The success of the second round of financing definitely has MacGregor feeling good. “It was exactly what we wanted to raise; it went very smoothly, partly because of the longstanding relationships we have with a lot of these entities,” he admits.

The $26 million couldn’t come at a more critical time either. “It’s a very stark contrast with what’s happening to the market as a whole, as you know solar companies are dropping like flies right now.

A lot of companies are going ball and ceiling to get financed and even declaring bankruptcy, so I think we’ve been validated not just by who backed us, but by the very existence of the round itself,” says MacGregor.

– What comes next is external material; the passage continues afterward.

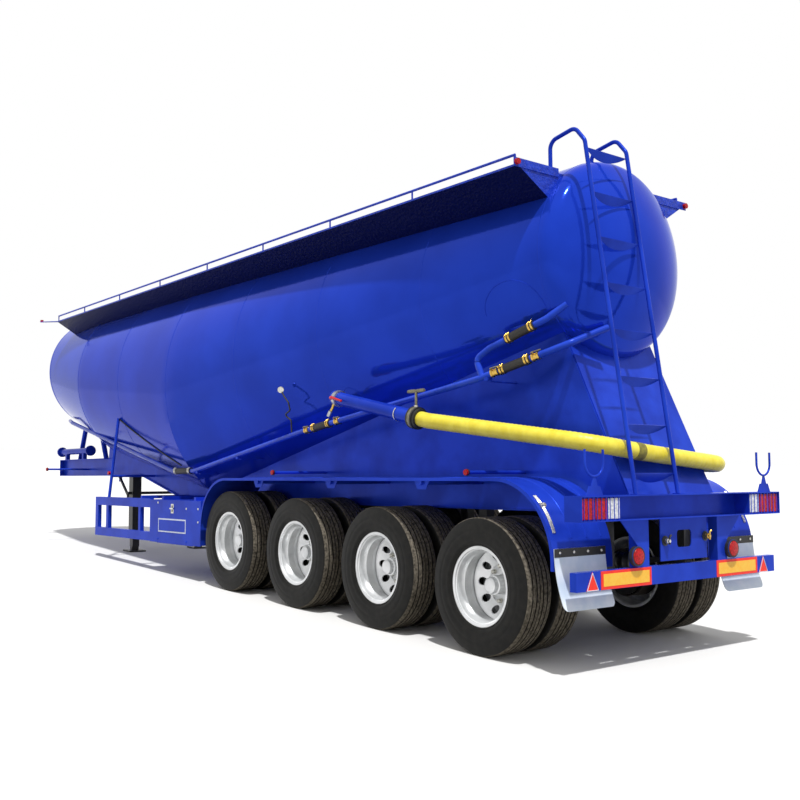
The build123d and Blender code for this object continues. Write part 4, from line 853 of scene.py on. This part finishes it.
# Manhole lid clamps: zinc plated bolts with wing nuts, six set round each pressed cover. They
# ride on the lid, so that they swing open with it.
LID_XS = (1900.0, 7200.0)
CLAMP_CIRCLE = 258.0
CLAMP_Z = TANK_TOP + 76.0
for number, lid_x in enumerate(LID_XS, 1):
    for order in range(6):
        bearing = math.radians(60.0 * order + 30.0)
        outward = np.array([math.cos(bearing), math.sin(bearing), 0.0])
        place = (lid_x, 0.0, CLAMP_Z) + CLAMP_CIRCLE * outward
        round_stack(f"lid_clamp_{number}_{order}", place, (0.0, 0.0001, 1.0),
                    [(0, 20), (6, 20), (8, 11), (22, 11), (24, 15), (34, 15), (38, 6), (39, 1)],
                    zinc_plate, 12, f"manhole_lid_{number}")
        across = 34.0 * np.cross((0.0, 0.0, 1.0), outward)
        wings = [place - across + (0, 0, 40), place + (0, 0, 30), place + across + (0, 0, 40)]
        tube_piece(f"lid_wing_{number}_{order}", wings, 6.0, zinc_plate, 8, f"manhole_lid_{number}")


# Walkways: folded steel deck with a rolled rail. The deck's top is a raised tread pattern, and
# its closed underside carries painted shade in dark navy, with its gloss turned down.
walkway_enamel = new_finish("walkway_tread_enamel", "#2445c8", "#1c38ae", 0.32, grain_mm=60.0,
                            bump=0.35, bump_mm=28.0, ior=1.3)
tree = walkway_enamel.node_tree
shader = tree.nodes["Principled BSDF"]
place = add_node(tree, "ShaderNodeTexCoord")
tilt_sin, tilt_cos = math.sin(PARK_PITCH), math.cos(PARK_PITCH)


def past_line(heading, operation, limit):
    """Mask of the places that lie beyond a limit in metres along a heading of the trailer."""
    reach = add_node(tree, "ShaderNodeVectorMath", {"operation": "DOT_PRODUCT", 1: heading},
                     {0: place.outputs["Object"]})
    return add_node(tree, "ShaderNodeMath", {"operation": operation, 1: limit}, {0: reach.outputs["Value"]})


DECK_UNDERSIDE_Z = 3.783
SHADE_FROM_X = -0.35
axle_x = REAR_AXLE_X / 1000.0
# Mask of the deck's underside from near the rear end forward: there the blue gives way to dark navy painted
# shade and the gloss is turned down.
under = past_line((tilt_sin, 0.0, tilt_cos), "LESS_THAN", DECK_UNDERSIDE_Z + axle_x * tilt_sin)
ahead = past_line((tilt_cos, 0.0, -tilt_sin), "GREATER_THAN", SHADE_FROM_X + axle_x * tilt_cos)
both = add_node(tree, "ShaderNodeMath", {"operation": "MULTIPLY"},
                {0: under.outputs[0], 1: ahead.outputs[0]})
painted_shade_mix = add_node(tree, "ShaderNodeMix", {"data_type": "RGBA", 7: linear("#0a1146")},
                  {0: both.outputs[0], 6: shader.inputs["Base Color"].links[0].from_socket})
tree.links.new(painted_shade_mix.outputs[2], shader.inputs["Base Color"])
dulling = add_node(tree, "ShaderNodeMapRange", {"To Min": 0.5, "To Max": 0.08}, {"Value": both.outputs[0]})
tree.links.new(dulling.outputs[0], shader.inputs["Specular IOR Level"])
for name in ("walkway_left", "walkway_right"):
    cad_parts[name].data.materials[0] = walkway_enamel


# Discharge valve: a black cast butterfly valve with a steel T handle, then the hose tail. The
# free end of the pipe is shut by a cast aluminium cam coupler with red levers and a small cock.
cast_aluminium = new_finish("cast_aluminium", "#c4c6c8", "#9d9fa2", 0.4, metallic=1.0,
                            grain_mm=14.0, bump=0.2, bump_mm=3.0)
handle_steel = new_finish("dull_handle_steel", "#8f8a72", "#6f6b58", 0.5, metallic=0.6,
                          grain_mm=20.0)
red_enamel = new_finish("red_lever_enamel", "#e02030", "#c01424", 0.3, grain_mm=40.0,
                        ior=1.45)
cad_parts["hose_coupling"].data.materials[0] = cast_aluminium
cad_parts["discharge_valve"].data.materials[0] = handle_steel
round_stack("butterfly_valve_body", OUTLET_REAR, OUT_RUN,
            [(-12, 63), (-11, 97), (14, 98), (16, 84), (52, 84), (54, 98), (70.5, 97), (71, 88), (96, 84),
             (97, 67)], black_rubber, 48)
stem_foot = OUTLET_REAR + OUT_RUN * 35.0
stem_tip = stem_foot + (0.0, 0.0, 230.0)
tube_piece("valve_stem_sleeve", [stem_foot + (0, 0, 90), stem_tip + (0, 0, -8)], 12.0, handle_steel)
round_stack("valve_stem_knuckle", stem_foot + (0.0, 0.0, 84.0), (0, 0, 1),
            [(0, 15), (2, 20), (22, 20), (24, 13)], zinc_plate, 24)
for side in (-1, 1):
    ring_piece(f"t_handle_grip_{side}", [stem_tip + (side * 12, 0, 0), stem_tip + (side * 108, 0, 0)],
               [(0, 13), (4, 15.5), (60, 16.5), (92, 15), (96, 6)], handle_steel, 20)
coupler_place = OUTLET_FRONT - OUT_RUN * 66.0
round_stack("cam_coupler_body", coupler_place, OUT_RUN,
            [(0, 1), (1, 30), (6, 52), (18, 66), (34, 74), (62, 75), (66, 80), (84, 80), (88, 64)],
            cast_aluminium, 48)
for side in (-1, 1):
    pivot = coupler_place + OUT_RUN * 40.0 + (0.0, side * 82.0, 0.0)
    path = rounded_route([pivot, pivot + OUT_RUN * 60 + (0, side * 12, 6),
                          pivot + OUT_RUN * 190 + (0, side * 6, -4)], 60.0)
    tip = run_along(path)[-1]
    rows = [(0, 9), (6, 17), (30, 18), (70, 12), (tip - 20, 11), (tip - 4, 12), (tip, 6)]
    ring_piece(f"cam_lever_{side}", path, rows, red_enamel, 18)
cock_foot = coupler_place + OUT_RUN * 24.0 + (0.0, 30.0, -50.0)
cock_path = rounded_route([cock_foot, cock_foot + (8, 10, -46), cock_foot + (52, 14, -96)], 26.0)
tube_piece("drain_cock_body", cock_path, 13.0, brass_clamp, 18)
tube_piece("drain_cock_spout", [cock_path[-1] - (16, 0, -22), cock_path[-1] + (14, 4, -26)], 19.0,
           cast_aluminium, 18)
clip = stem_foot - OUT_RUN * 240.0
turn = np.linspace(-0.25 * math.pi, 1.25 * math.pi, 26)[:, None]
clip_side = np.array([0.0, 1.0, 0.0])
clip_up = np.cross(OUT_RUN, clip_side)
tube_piece("discharge_u_bolt", clip + clip_side * 66.0 * np.cos(turn) + clip_up * 66.0 * np.sin(turn), 5.0,
           zinc_plate, 12)


# Small fittings of the air line: a brass cock at each end of two sleeves and a pressure gauge on
# a bent tube, all screwed into bosses on the blue pipe.
def on_pipe(run, share):
    """Point on a straight run of the air pipe and the run's direction."""
    step = PIPE_ROUTE[run + 1] - PIPE_ROUTE[run]
    return between(PIPE_ROUTE, run, share), step / np.linalg.norm(step)


# columns: run of the air pipe, share of the way along it
LINE_COCKS = [(4, 0.045), (4, 0.245), (5, 0.20), (5, 0.66)]
for number, (run, share) in enumerate(LINE_COCKS):
    at, heading = on_pipe(run, share)
    round_stack(f"line_cock_body_{number}", at - heading * 34.0, heading,
                [(0, 30), (2, 36), (16, 36), (18, 32), (50, 32), (52, 36), (66, 36), (68, 30)],
                brass_clamp, 20)
    tube_piece(f"line_cock_stem_{number}", [at + (0, 26, 14), at + (0, 52, 30)], 9.0, brass_clamp, 12)
    tube_piece(f"line_cock_lever_{number}", [at + (0, 52, 30), at + heading * 88 + (0, 58, 22)], 5.5,
               handle_steel, 10)
foot, _ = on_pipe(3, 0.93)
gauge_route = rounded_route([foot + (0, 10, 24), foot + (-20, 30, 150), foot + (60, 60, 210),
                             foot + (-60, 70, 250), foot + (-60, 90, 330), foot + (-10, 110, 395),
                             foot + (20, 118, 440)], 22.0)
tube_piece("gauge_siphon_tube", gauge_route, 8.0, black_rubber, 14)
round_stack("pressure_gauge", gauge_route[-1] + (30.0, -8.0, 30.0), (-0.75, 0.62, -0.2),
            [(0, 2), (1, 26), (6, 33), (26, 34), (30, 32), (31, 29), (29, 28), (28.5, 1)], zinc_plate, 32)


# Studio: a pale matt floor and a sky that the camera and gloss see as white, and a soft key light
# that stands high behind and a little to the left, as in the photograph.
def seen_directly(tree):
    """Mask of the rays that come from the camera, from gloss or through clear plastic."""
    path = add_node(tree, "ShaderNodeLightPath")
    mask = path.outputs["Is Camera Ray"]
    for kind in ("Is Glossy Ray", "Is Transmission Ray"):
        either = add_node(tree, "ShaderNodeMath", {"operation": "MAXIMUM"}, {0: mask, 1: path.outputs[kind]})
        mask = either.outputs[0]
    return mask


FLOOR_HALF_SIZE = 90.0
floor_finish = bpy.data.materials.new("pale_studio_floor")
floor_finish.use_nodes = True
tree = floor_finish.node_tree
shader = tree.nodes["Principled BSDF"]
shader.inputs["Roughness"].default_value = 0.9
floor_mix = add_node(tree, "ShaderNodeMix", {"data_type": "RGBA", 6: linear("#9a9996"), 7: linear("#e4e3e1")},
                     {0: seen_directly(tree)})
tree.links.new(floor_mix.outputs[2], shader.inputs["Base Color"])
floor_mesh = bpy.data.meshes.new("studio_floor")
floor_mesh.from_pydata([(x * FLOOR_HALF_SIZE, y * FLOOR_HALF_SIZE, 0.0)
                        for x, y in ((-1, -1), (1, -1), (1, 1), (-1, 1))], [], [(0, 1, 2, 3)])
floor_mesh.materials.append(floor_finish)
floor = bpy.data.objects.new("studio_floor", floor_mesh)
bpy.context.scene.collection.objects.link(floor)

SKY_LIGHT = 0.62
SKY_SEEN = 1.0
world = bpy.data.worlds.new("studio_sky")
bpy.context.scene.world = world
world.use_nodes = True
sky = world.node_tree
background = sky.nodes["Background"]
background.inputs["Color"].default_value = (1.0, 1.0, 1.0, 1.0)
strength = add_node(sky, "ShaderNodeMapRange", {"To Min": SKY_LIGHT, "To Max": SKY_SEEN},
                    {"Value": seen_directly(sky)})
sky.links.new(strength.outputs[0], background.inputs["Strength"])

SUN_TRAVEL = Vector((0.345, -0.18, -1.0))
SUN_ENERGY = 3.2
SUN_ANGLE = math.radians(2.0)
sun_data = bpy.data.lights.new("soft_sun", "SUN")
sun_data.energy = SUN_ENERGY
sun_data.angle = SUN_ANGLE
sun = bpy.data.objects.new("soft_sun", sun_data)
sun.rotation_euler = SUN_TRAVEL.to_track_quat("-Z", "Y").to_euler()
bpy.context.scene.collection.objects.link(sun)


# Camera: standing behind the left rear corner at eye height, fitted to the wheels, the beam and
# the ground contact points of the photograph.
CAMERA_PLACE = np.array([-5.6888 + REAR_AXLE_X / 1000.0, 6.5179, 1.6171])
CAMERA_YAW = -0.6708
CAMERA_PITCH = 0.0429
CAMERA_ROLL = 0.0210
CAMERA_LENS = 45.21

ahead = math.cos(CAMERA_PITCH)
forward = np.array([ahead * math.cos(CAMERA_YAW), ahead * math.sin(CAMERA_YAW), math.sin(CAMERA_PITCH)])
level = np.cross(forward, (0.0, 0.0, 1.0))
level /= np.linalg.norm(level)
upright = np.cross(level, forward)
right = math.cos(CAMERA_ROLL) * level + math.sin(CAMERA_ROLL) * upright
above = -math.sin(CAMERA_ROLL) * level + math.cos(CAMERA_ROLL) * upright
camera_data = bpy.data.cameras.new("photo_camera")
camera_data.lens = CAMERA_LENS
camera_data.sensor_width = 36.0
camera_data.clip_end = 400.0
camera = bpy.data.objects.new("photo_camera", camera_data)
matrix = np.eye(4)
matrix[:3] = np.column_stack([right, above, -forward, CAMERA_PLACE])
camera.matrix_world = Matrix(matrix.tolist())
bpy.context.scene.collection.objects.link(camera)
bpy.context.scene.camera = camera
bpy.context.scene.view_settings.view_transform = "Standard"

The funding will help the company expand its presence, particularly in the Middle East. It is currently building a power petrol office in Muscat and increasing its staff.

“We’re doing more projects in the region, so the finance is all going towards that, it’s not about any particular project, it’s going towards the parent company,” he says.

MacGregor is convinced that GlassPoint is growing at precisely the right time and in the right place. Oman has become an EOR leader because it has to be, suggests MacGregor.

The country’s light oil production ran out in the late 2000, “so they’ve been continuing oil production by doing more EOR, and that’s going to happen to everyone at one point; Kuwait, Bahrain, the UAE, even Saudi at some point.”

“Oman is probably 10-15 years ahead of everyone else, they’ve been doing this a long time and other people are just starting to do the same thing,” says MacGregor.